------ TASK DATA
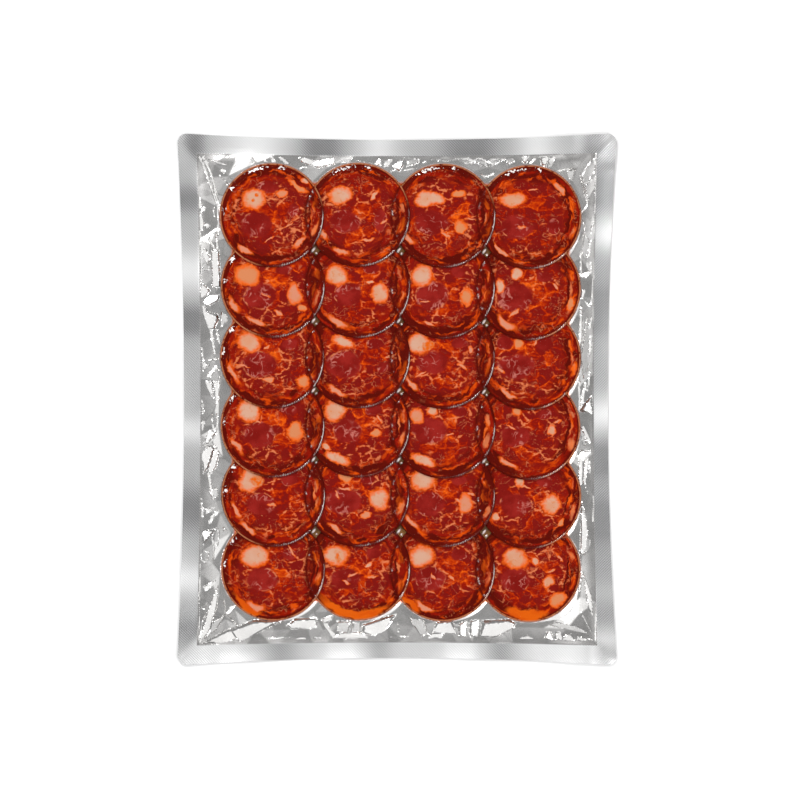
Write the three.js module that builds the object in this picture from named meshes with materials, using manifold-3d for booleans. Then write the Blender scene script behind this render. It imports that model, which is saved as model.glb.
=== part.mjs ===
// A vacuum pack of sliced chorizo, lying on its back: a silver foil backing, 24 round slices
// shingled in 4 columns and 6 rows, and a clear film drawn down over them and sealed to the foil
// all round. Millimetres, +Z up out of the pack's face, +Y to its top edge, origin on the middle
// of the flat back.
import * as THREE from "three";
import { mergeVertices } from "three/addons/utils/BufferGeometryUtils.js";
import Module from "manifold-3d";

const wasm = await Module();
wasm.setup();

// ---------------------------------------------------------------- driving dimensions
const PACK = { width: 195, length: 236, corner: 4 };
// How far the middle of each side is drawn in, and how far in from the edge that bow has gone.
const BOW = { left: 2.9, right: 3.8, top: 2.8, bottom: 3.1, reach: 18 };
const SEAL_WIDTH = 8.4;
const GAP = 0.3; // between neighbouring layers
const FOIL = 0.4;
const FILM = 0.4;

// The sealed rim stands a little off the table, more at its corners, and waves along each side.
const RIM = { rise: 0.9, cornerRise: 1.1, wave: 0.4, reach: 16 };
// Each side's wave: its length, and the place along the side where it climbs most steeply.
const WAVES = {
  left: { length: 69, climb: 57 },
  right: { length: 86, climb: 73 },
  top: { length: 66, climb: -63 },
  bottom: { length: 50, climb: -79 },
};

// A slice's rim is a circle with a few slight lobes, and it lies a little off its place.
const SLICE = { radius: 23.1, thickness: 2, sides: 24, lobe: 0.006, scatter: 0.4 };
// The slices' middles. The later columns were laid a little lower.
const COLUMNS = { pitch: 37.9, first: -55.3, drop: [0, 0, 0.3, 1] };
const ROWS = [81.7, 50.4, 19.2, -11.7, -42.3, -75];
// A slice that lies on another climbs its rim over this width, and the film comes down a free rim
// over this width for each layer.
const CLIMB = 1.6;
const FREE_RIM = 0.8;

const FIRST_LAYER = FOIL + GAP;
const STEP = SLICE.thickness + GAP; // from one layer of slices to the next
const DEPTH_BELOW = 2; // how far a cutting solid runs on past what it cuts
const WIDE = 10; // grows a slice's outline past anything that is cut from it
const SEGMENTS = { corner: 3, end: 9, side: 11 };

const MATERIALS = {
  foil: new THREE.MeshStandardMaterial({ color: 0xb9bbbd, roughness: 0.32, metalness: 1 }),
  chorizo: new THREE.MeshStandardMaterial({ color: 0x9c2412, roughness: 0.35, metalness: 0 }),
  film: new THREE.MeshStandardMaterial({
    color: 0xf4f6f8,
    roughness: 0.08,
    metalness: 0,
    transparent: true,
    opacity: 0.25,
  }),
};

// ---------------------------------------------------------------- small tools
const wave = (at, { length, climb }) => Math.sin((2 * Math.PI * (at - climb)) / length);

// The same draws in every run.
function seeded(seed) {
  let state = seed;
  return () => {
    state = (state * 1664525 + 1013904223) % 4294967296;
    return state / 4294967296;
  };
}

function solidOf(geometry) {
  const bare = geometry.clone();
  bare.deleteAttribute("normal");
  bare.deleteAttribute("uv");
  const merged = mergeVertices(bare, 1e-4);
  return new wasm.Manifold(
    new wasm.Mesh({
      numProp: 3,
      vertProperties: merged.attributes.position.array,
      triVerts: new Uint32Array(merged.index.array),
    }),
  );
}

function geometryOf(solid) {
  const { vertProperties, triVerts } = solid.getMesh();
  const geometry = new THREE.BufferGeometry();
  geometry.setAttribute("position", new THREE.BufferAttribute(vertProperties, 3));
  geometry.setIndex(new THREE.BufferAttribute(triVerts, 1));
  geometry.computeVertexNormals();
  return geometry;
}

const joined = (solids) => solids.reduce((all, solid) => all.add(solid));

// ---------------------------------------------------------------- the pack's outline
// One side from one corner arc to the next, bowed inwards by a quadratic curve.
function side(from, to, inward, bow, segments) {
  const middle = from.clone().add(to).multiplyScalar(0.5).addScaledVector(inward, 2 * bow);
  const points = new THREE.QuadraticBezierCurve(from, middle, to).getPoints(segments);
  return points.slice(1, -1);
}

// A closed loop of points that runs anticlockwise, `inset` inside the pack's edge.
function loopInside(inset) {
  const radius = Math.max(PACK.corner - inset / 2, 1.5);
  const x = PACK.width / 2 - inset - radius;
  const y = PACK.length / 2 - inset - radius;
  const bowShare = Math.max(0, 1 - inset / BOW.reach);
  const corner = (cx, cy, start) => {
    const arc = new THREE.EllipseCurve(cx, cy, radius, radius, start, start + Math.PI / 2);
    return arc.getPoints(SEGMENTS.corner);
  };
  const corners = [
    corner(x, y, 0),
    corner(-x, y, Math.PI / 2),
    corner(-x, -y, Math.PI),
    corner(x, -y, 1.5 * Math.PI),
  ];
  const sides = [
    [new THREE.Vector2(0, -1), BOW.top, SEGMENTS.end],
    [new THREE.Vector2(1, 0), BOW.left, SEGMENTS.side],
    [new THREE.Vector2(0, 1), BOW.bottom, SEGMENTS.end],
    [new THREE.Vector2(-1, 0), BOW.right, SEGMENTS.side],
  ];
  return corners.flatMap((arc, i) => {
    const next = corners[(i + 1) % corners.length];
    const [inward, bow, segments] = sides[i];
    return [...arc, ...side(arc.at(-1), next[0], inward, bow * bowShare, segments)];
  });
}

// How far a point of the rim stands off the table. The two high powers are 1 at a side or an end
// of the pack and soon fall to 0 away from it.
function rimLift(x, y, inset) {
  const edge = Math.max(0, 1 - inset / RIM.reach) ** 2;
  const nearSide = Math.abs(x / (PACK.width / 2)) ** 8;
  const nearEnd = Math.abs(y / (PACK.length / 2)) ** 8;
  const along =
    nearSide * wave(y, x < 0 ? WAVES.left : WAVES.right) +
    nearEnd * wave(x, y < 0 ? WAVES.bottom : WAVES.top);
  return edge * (RIM.rise + RIM.cornerRise * nearSide * nearEnd + RIM.wave * along);
}

// A closed sheet of the pack's outline, both faces split into triangles alike.
function sheet(bottom, thickness) {
  const insets = [0, SEAL_WIDTH / 2, SEAL_WIDTH, RIM.reach];
  const loops = insets.map(loopInside);
  const stations = loops[0].length;
  const lower = loops.flatMap((loop, row) =>
    loop.map((p) => [p.x, p.y, bottom + rimLift(p.x, p.y, insets[row])]),
  );
  const upper = lower.map(([x, y, z]) => [x, y, z + thickness]);
  const face = [];
  for (let row = 0; row + 1 < loops.length; row++) {
    for (let i = 0; i < stations; i++) {
      const next = (i + 1) % stations;
      const [a, b] = [row * stations + i, row * stations + next];
      face.push([a, b, b + stations], [a, b + stations, a + stations]);
    }
  }
  const inner = (loops.length - 1) * stations;
  for (const [a, b, c] of THREE.ShapeUtils.triangulateShape(loops.at(-1), [])) {
    face.push([inner + a, inner + b, inner + c]);
  }
  const above = lower.length;
  const index = [];
  for (const [a, b, c] of face) index.push(above + a, above + b, above + c, a, c, b);
  for (let a = 0; a < stations; a++) {
    const b = (a + 1) % stations;
    index.push(a, b, above + b, a, above + b, above + a);
  }
  const geometry = new THREE.BufferGeometry();
  const positions = [...lower, ...upper].flat();
  geometry.setAttribute("position", new THREE.Float32BufferAttribute(positions, 3));
  geometry.setIndex(index);
  geometry.computeVertexNormals();
  return geometry;
}

// ---------------------------------------------------------------- the slices
const draw = seeded(24);
const scatter = () => SLICE.scatter * (draw() - 0.5);
const slices = ROWS.flatMap((rowY, row) =>
  COLUMNS.drop.map((drop, column) => ({
    row,
    column,
    x: COLUMNS.first + column * COLUMNS.pitch + scatter(),
    y: rowY - drop + scatter(),
    lobes: [2, 3, 5].map((count) => ({
      count,
      size: SLICE.lobe * (0.4 + draw()),
      turn: 2 * Math.PI * draw(),
    })),
  })),
);

const rimRadius = ({ lobes }, angle) =>
  lobes.reduce((r, { count, size, turn }) => r + size * Math.cos(count * angle + turn), 1);

// A cone of a slice's own outline between two heights, its rim grown by `low` at the bottom and by
// `high` at the top.
function cone(slice, bottom, top, low, high) {
  const { radius, sides } = SLICE;
  const geometry = new THREE.CylinderGeometry(radius + high, radius + low, top - bottom, sides);
  geometry.rotateX(Math.PI / 2);
  const at = geometry.attributes.position;
  for (let i = 0; i < at.count; i++) {
    const round = rimRadius(slice, Math.atan2(at.getY(i), at.getX(i)));
    at.setXYZ(i, at.getX(i) * round + slice.x, at.getY(i) * round + slice.y, at.getZ(i));
  }
  return solidOf(geometry.translate(0, 0, (bottom + top) / 2));
}

// The slices that a slice lies on: its right-hand neighbour and the one below it.
const under = ({ row, column }) =>
  slices.filter((s) => s.row - row + s.column - column === 1 && s.row >= row && s.column >= column);

// The room that a flat slice takes, with the climb round its rim, raised by `lift` and grown
// sideways by `grow`. Its slope runs on for `depth` below.
function room(slice, lift, grow, depth) {
  const slope = CLIMB / STEP;
  const low = GAP + grow + CLIMB + slope * depth;
  return cone(slice, FIRST_LAYER + lift - depth, FIRST_LAYER + lift + STEP, low, GAP + grow);
}

// A slice laid over its lower neighbours.
function laidSlice(slice) {
  const lower = under(slice);
  const top = FIRST_LAYER + SLICE.thickness;
  const slab = cone(slice, FIRST_LAYER, top, 0, 0);
  if (!lower.length) return slab;
  const column = cone(slice, FIRST_LAYER, top + STEP + DEPTH_BELOW, 0, 0);
  const raised = joined(lower.map((s) => room(s, SLICE.thickness, 0, SLICE.thickness / 2)));
  const cut = joined(lower.map((s) => room(s, 0, 0, DEPTH_BELOW)));
  return slab.add(column.intersect(raised)).subtract(cut);
}

// The room under the film for one laid slice, or the same room raised by `lift` and grown by
// `grow`, which is the film's outside. It runs down to `bottom`.
function roomOverLaid(slice, lift, grow, bottom) {
  const top = FIRST_LAYER + 2 * STEP + lift;
  const flare = (FREE_RIM / STEP) * (top - bottom);
  const column = cone(slice, bottom, top, GAP + grow + flare, GAP + grow);
  const flat = cone(slice, bottom, FIRST_LAYER + STEP + lift, WIDE, WIDE);
  const raised = under(slice).map((s) => room(s, STEP + lift, grow, STEP / 2));
  return column.intersect(joined([flat, ...raised]));
}

function clearFilm() {
  const flat = solidOf(sheet(FIRST_LAYER, FILM));
  const outside = slices.map((s) => roomOverLaid(s, FILM, FILM, FIRST_LAYER + FILM / 2));
  const inside = slices.map((s) => roomOverLaid(s, 0, 0, FIRST_LAYER - DEPTH_BELOW));
  return joined([flat, ...outside]).subtract(joined(inside));
}

// ---------------------------------------------------------------- the pack
const pack = new THREE.Group();

function addPiece(name, geometry, material) {
  const piece = new THREE.Mesh(geometry, material);
  piece.name = name;
  pack.add(piece);
}

addPiece("backing_foil", sheet(0, FOIL), MATERIALS.foil);
for (const slice of slices) {
  const name = `slice_r${slice.row + 1}_c${slice.column + 1}`;
  addPiece(name, geometryOf(laidSlice(slice)), MATERIALS.chorizo);
}
addPiece("clear_film", geometryOf(clearFilm()), MATERIALS.film);

export default pack;
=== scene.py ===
"""A vacuum pack of sliced chorizo: 24 slices shingled on a silver foil backing, under clear film."""
import functools
import math

import bpy
import numpy as np
from bpy.props import FloatProperty, FloatVectorProperty, PointerProperty
from bpy.types import Operator, Panel, PropertyGroup
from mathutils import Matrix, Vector
from mathutils.geometry import delaunay_2d_cdt


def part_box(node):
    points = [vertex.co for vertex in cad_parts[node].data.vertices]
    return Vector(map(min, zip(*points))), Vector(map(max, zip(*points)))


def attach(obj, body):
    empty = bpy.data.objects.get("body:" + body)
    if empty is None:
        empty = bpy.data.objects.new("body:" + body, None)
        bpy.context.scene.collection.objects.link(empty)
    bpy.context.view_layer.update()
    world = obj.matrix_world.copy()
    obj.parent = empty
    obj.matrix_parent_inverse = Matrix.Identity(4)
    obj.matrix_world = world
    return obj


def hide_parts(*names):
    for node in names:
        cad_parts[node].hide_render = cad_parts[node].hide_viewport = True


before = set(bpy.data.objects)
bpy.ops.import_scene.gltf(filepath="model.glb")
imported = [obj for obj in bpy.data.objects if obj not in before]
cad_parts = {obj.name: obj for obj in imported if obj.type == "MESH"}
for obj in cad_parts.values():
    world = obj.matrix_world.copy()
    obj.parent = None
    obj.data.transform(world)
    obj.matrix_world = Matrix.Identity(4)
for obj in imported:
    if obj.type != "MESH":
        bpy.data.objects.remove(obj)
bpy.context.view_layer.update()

bl_info = {
    "name": "Sliced chorizo pack",
    "version": (1, 0, 0),
    "blender": (4, 5, 0),
    "location": "3D View > Sidebar > Chorizo",
    "description": "Dresses the packed solids of a vacuum pack of sliced chorizo",
    "category": "Object",
}

BODY = "root"
MM = 0.001  # all shapes are worked out in millimetres and stored in metres
TINY = 1e-6
MERGE_GAP = 1e-5  # points closer than this become one in a mesh

# ---------------------------------------------------------------- the pack's driving sizes
HALF_WIDTH = 97.5
HALF_LENGTH = 118.0
HALF_SIZE = np.array([HALF_WIDTH, HALF_LENGTH])
CORNER = 4.0
LEAST_CORNER = 1.5  # the radius that a loop's corners keep however far inside it lies
# How far each side is drawn in at its middle, and how far inside the edge that fades out.
BOW = {"left": 2.9, "right": 3.8, "top": 2.8, "bottom": 3.1}
BOW_REACH = 18.0
# The sealed rim stands off the table: how far in that reaches, and the heights at the edge, at a
# corner above the edge, and of the waves along the edge.
RIM_REACH = 16.0
RIM_RISE = 0.9
CORNER_RISE = 1.1
RIM_WAVE = 0.4
RIM_POWER = 8  # how closely the corners' rise and the waves keep to the rim
# Each side's wave: its length, and the place along the side where it climbs most steeply.
WAVES = {
    "left": (69.0, 57.0),
    "right": (86.0, 73.0),
    "top": (66.0, -63.0),
    "bottom": (50.0, -79.0),
}
SEAL_WIDTH = 8.4
# Where each side of the seal catches the light or falls dark, both as gentle steps in its height
# and as light and shade painted into its colour: the place along the side, the half width of the
# band and its strength, which is negative in a dark band.
BANDS = {
    "left": [(57, 9, 1.0), (-14, 6, 0.9), (-80, 7, 1.0), (89, 6, -0.8), (35, 7, -0.9),
             (-49, 10, -0.8), (-103, 6, -0.5)],
    "right": [(73, 7, 0.75), (-7, 8, 1.0), (-107, 6, 0.8), (93, 6, -0.8), (40, 8, -0.8),
              (-27, 6, -0.7), (-54, 8, -0.7), (-86, 6, 0.3)],
    "bottom": [(-79, 8, 0.9), (-25, 6, 0.8), (28, 6, 0.9), (72, 11, 1.0), (-52, 9, -0.8),
               (-8, 6, -0.7), (46, 7, -0.8), (92, 5, -0.7)],
    "top": [(-63, 15, 1.0), (-8, 9, 0.9), (62, 9, 1.0), (-90, 5, -0.8), (-34, 9, -0.9),
            (32, 12, -0.9), (88, 5, -0.6)],
}
# The painted light of each side between its bands, from 0 for dark to 1, and what a band adds.
PAINTED_BAND_LEVELS = {"left": 0.42, "right": 0.2, "bottom": 0.75, "top": 0.42}
PAINTED_BAND_CONTRAST = 0.55
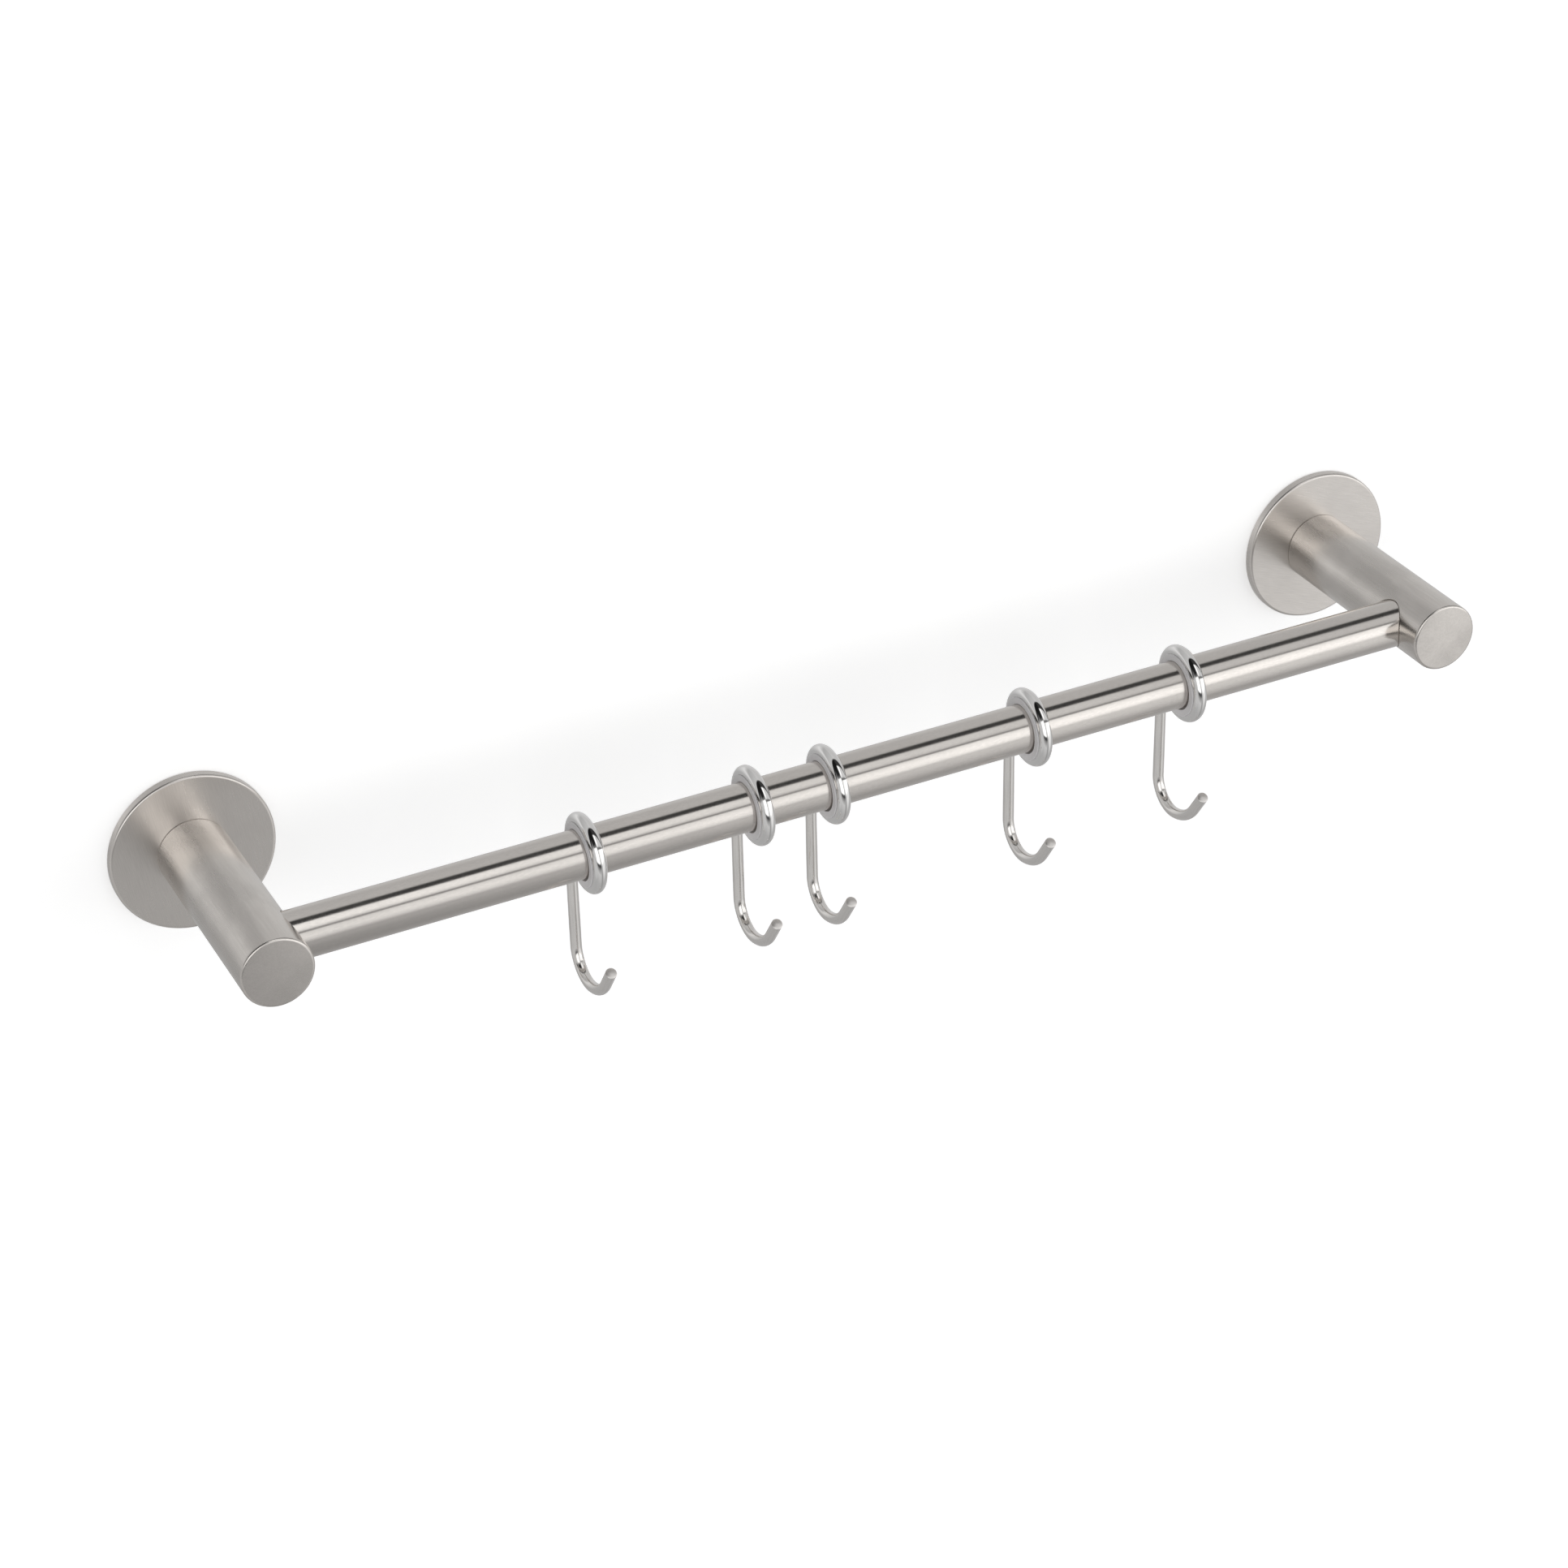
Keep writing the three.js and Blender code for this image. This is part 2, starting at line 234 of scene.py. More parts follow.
------------
▶ [THE EXERCISE]:
Copy out every line from the records that has the word "objects".

▶ [EXPECTED ANSWER]:
    empty = bpy.data.objects.get("body:" + body)
        empty = bpy.data.objects.new("body:" + body, None)
        bpy.context.scene.collection.objects.link(empty)
before = set(bpy.data.objects)
imported = [obj for obj in bpy.data.objects if obj not in before]
        bpy.data.objects.remove(obj)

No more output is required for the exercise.